The set of all possible shadows is, of course, the line itself. That's the ​​range​​ of our projection machine. No matter what vector you start with, its shadow can only lie on that line. But what about the ​​kernel​​? What vectors get "squashed" down to the zero vector, the origin? These are all the vectors that are exactly perpendicular to our line. They form a plane that slices through the origin. Any vector lying in this plane casts no shadow on the line; it maps to zero.

This simple picture tells us something deep: the projection is not invertible. You cannot uniquely reconstruct the original vector from its shadow, because all the information about its component in that orthogonal plane—its position in the kernel—has been completely lost. The existence of a non-trivial kernel (a kernel containing more than just the zero vector) is the very signature of information loss.

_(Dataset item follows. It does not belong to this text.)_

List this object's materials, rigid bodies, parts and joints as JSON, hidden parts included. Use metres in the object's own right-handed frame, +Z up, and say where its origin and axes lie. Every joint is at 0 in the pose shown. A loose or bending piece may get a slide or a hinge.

We can find this same geometric soul in physics. Consider the cross product, which is central to understanding rotations, torque, and angular momentum. For a fixed vector $\vec{v}$, we can define a transformation $T(\vec{u}) = \vec{v} \times \vec{u}$. What is its kernel? The cross product $\vec{v} \times \vec{u}$ is zero precisely when $\vec{u}$ is parallel to $\vec{v}$. So, the kernel is the entire line of vectors pointing in the same (or opposite) direction as $\vec{v}$. These are the vectors that, when acted upon by our "cross-product machine," produce no resulting rotational effect. And what is the range? The vector $\vec{v} \times \vec{u}$ is, by its very nature, always orthogonal to $\vec{v}$. The set of all possible outputs forms the plane perpendicular to $\vec{v}$. Once again, we see space neatly partitioned into a kernel (a line) and a range (a plane). This isn't just an abstract decomposition; it's a physical one, separating the axis of rotation from the plane of rotation. More complex operations, like the vector triple product, can be analyzed in the exact same way, revealing their hidden geometric structure through the lens of kernel and range.

Let's now make a leap. What if our "vectors" are not arrows in space, but other mathematical objects, like functions? The same principles apply. Consider the vector space of all continuous functions on the interval $[-1, 1]$. Let's define an operator $T$ that takes a function $f(x)$ and gives back its "even part," $(f(x) + f(-x))/2$.

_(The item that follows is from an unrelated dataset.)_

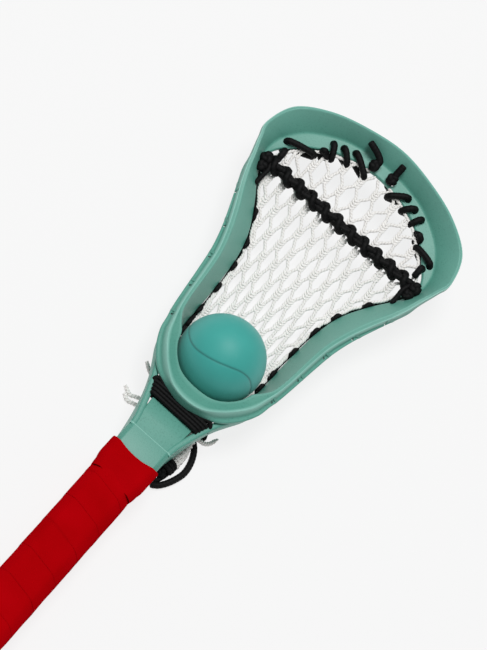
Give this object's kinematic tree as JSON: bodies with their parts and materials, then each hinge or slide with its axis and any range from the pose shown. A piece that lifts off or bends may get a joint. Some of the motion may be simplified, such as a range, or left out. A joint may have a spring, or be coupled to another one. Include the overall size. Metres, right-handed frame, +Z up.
{
  "type": "lacrosse stick",
  "caption": "Lacrosse stick with a moulded head, a laced soft mesh pocket, a taped shaft and a rubber ball lying in the pocket.",
  "frame": {"origin": "middle of the object's box, on the surface it lies on", "axes": "+Y along the stick from the butt cap to the scoop, +Z up out of the pocket, +X to the right looking towards the scoop"},
  "size_m": [0.1732, 1.04, 0.067],
  "materials": {
    "head_plastic": "moulded plastic with a fine grain, sea green",
    "shaft_metal": "satin anodised",
    "grip_cloth": "red woven cotton tape",
    "cap_rubber": "matte black rubber",
    "screw_steel": "zinc-plated steel",
    "mesh_cord": "knitted nylon cord, off white",
    "black_string": "braided nylon cord, black",
    "ball_rubber": "matte rubber, teal"
  },
  "bodies": {
    "stick": {"head_frame": "head_plastic", "shaft": "shaft_metal", "grip_tape": "grip_cloth", "butt_cap": "cap_rubber", "head_screw": "screw_steel", "mesh_pocket": "mesh_cord", "mesh_surplus": "mesh_cord", "top_string": "black_string", "sidewall_string_left": "black_string", "sidewall_string_right": "black_string", "shooting_string": "black_string", "shooting_knots": "black_string", "bottom_string": "black_string", "bottom_string_loop": "black_string", "bottom_string_stub": "black_string", "mesh_tail_upper": "mesh_cord", "mesh_tail_middle": "mesh_cord", "mesh_tail_lower": "mesh_cord", "mesh_tail_right": "mesh_cord"},
    "ball": {"ball": "ball_rubber"}
  },
  "joints": [
    {"name": "ball_lift", "type": "slide", "parent": "stick", "child": "ball", "axis": [0, 0, 1], "range_m": [0, 0.12]}
  ]
}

If you feed an even function into this operator—say, $\cos(x)$ or $x^2$—it comes out unchanged. Even functions are the ​​range​​ of this operator. But what if you feed in an odd function, like $\sin(x)$ or $x^3$? Then $f(-x) = -f(x)$, and $(f(x) - f(x))/2 = 0$. The operator annihilates them completely. The set of all odd functions is the ​​kernel​​!. The beautiful result here is that any function can be written as a sum of a function in the range (its even part) and a function in the kernel (its odd part). This decomposition of functions into their fundamental symmetries falls right out of the concepts of kernel and range.

This is a surprisingly universal pattern. Let's switch from the world of functions to the world of matrices. Define a transformation on the space of all $n \times n$ matrices that takes a matrix $A$ and maps it to its symmetric part, $\frac{1}{2}(A + A^T)$. What do you think the kernel and range are? In a perfect analogy to our functions, the range is the subspace of all symmetric matrices, and the kernel is the subspace of all skew-symmetric matrices (where $A^T = -A$). The same abstract structure reveals a fundamental decomposition in two vastly different mathematical worlds.

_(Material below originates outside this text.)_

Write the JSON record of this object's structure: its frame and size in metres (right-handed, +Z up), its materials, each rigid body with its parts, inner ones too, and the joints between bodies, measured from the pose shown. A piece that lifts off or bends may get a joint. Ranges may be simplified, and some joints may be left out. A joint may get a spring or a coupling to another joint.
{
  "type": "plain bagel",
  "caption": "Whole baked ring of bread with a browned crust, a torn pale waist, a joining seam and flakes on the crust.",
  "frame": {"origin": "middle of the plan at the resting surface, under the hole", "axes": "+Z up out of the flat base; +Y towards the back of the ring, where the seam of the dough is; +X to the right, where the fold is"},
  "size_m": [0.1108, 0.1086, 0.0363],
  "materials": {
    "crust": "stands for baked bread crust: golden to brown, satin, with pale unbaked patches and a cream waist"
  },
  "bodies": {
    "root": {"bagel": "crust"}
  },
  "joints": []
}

Even the simple act of differentiation can be seen this way. The differentiation operator, $D = d/dx$, is a linear transformation on spaces of functions. Its kernel is the set of functions $f(x)$ such that $f'(x)=0$. We all know these are the constant functions. This non-trivial kernel is the reason for the ubiquitous + C in indefinite integration! However, if we cleverly restrict our domain—for instance, by considering only polynomials that must pass through the origin ($p(0)=0$)—then the only constant polynomial that satisfies this is $p(x)=0$. In this restricted space, the kernel of the differentiation operator shrinks to just the zero vector, making the operator one-to-one. This shows how intimately the properties of a transformation are tied to the space on which it acts.

The ideas of kernel and range become even more critical when we use math to model the world around us. Think about a map of the Earth. A map is a function from a curved surface (a sphere) to a flat one (a piece of paper). At every point, the "differential" of this map is a linear transformation that tells you how a tiny step on the sphere translates to a tiny step on the paper.

Where this linear transformation has a non-trivial kernel, the map has a "singularity." Consider the map from spherical coordinates $(\rho, \phi, \theta)$ to Cartesian coordinates $(x, y, z)$. At the North or South Pole, the longitude $\theta$ is ill-defined. You can change $\theta$ all you want, but you don't move. The direction corresponding to a change in $\theta$ is in the kernel of the differential map at that point. Information is lost, and the map is not locally one-to-one. This is why all flat maps of the globe must distort reality in some way, especially near the poles. The kernel reveals the map's limitations.

This brings us to a final, dramatic application: understanding when things break. In structural engineering, the response of a building or a bridge to a load (like wind or weight) is modeled by a system of equations. The "stiffness matrix," let's call it $K$, is a linear transformation that relates a small applied force to the resulting small displacement. As long as $K$ is invertible—meaning its kernel is trivial—the structure is stable. A small force produces a small, predictable displacement.

But what happens if, as we increase the load, we reach a critical point where the matrix $K$ suddenly becomes singular? It develops a non-trivial kernel. This means there is now a certain displacement vector—a mode of deformation—for which no additional force is needed. The structure can begin to deform "for free" along this direction. This is the mathematical signature of ​​buckling​​. The vector in the kernel is the shape of the buckle! By monitoring the stiffness matrix and watching for the emergence of a kernel, engineers can predict the catastrophic failure of a structure before it happens. What began as an abstract notion in linear algebra becomes a matter of life and death.

From shadows on a line to the symmetries of the universe and the stability of the structures we build, the concepts of kernel and range provide a unifying language. They are not merely definitions to be memorized. They are a fundamental way of thinking about how systems transform, what information they preserve, and where their limits lie. They are a testament to the beautiful and often surprising connections that weave through all of science.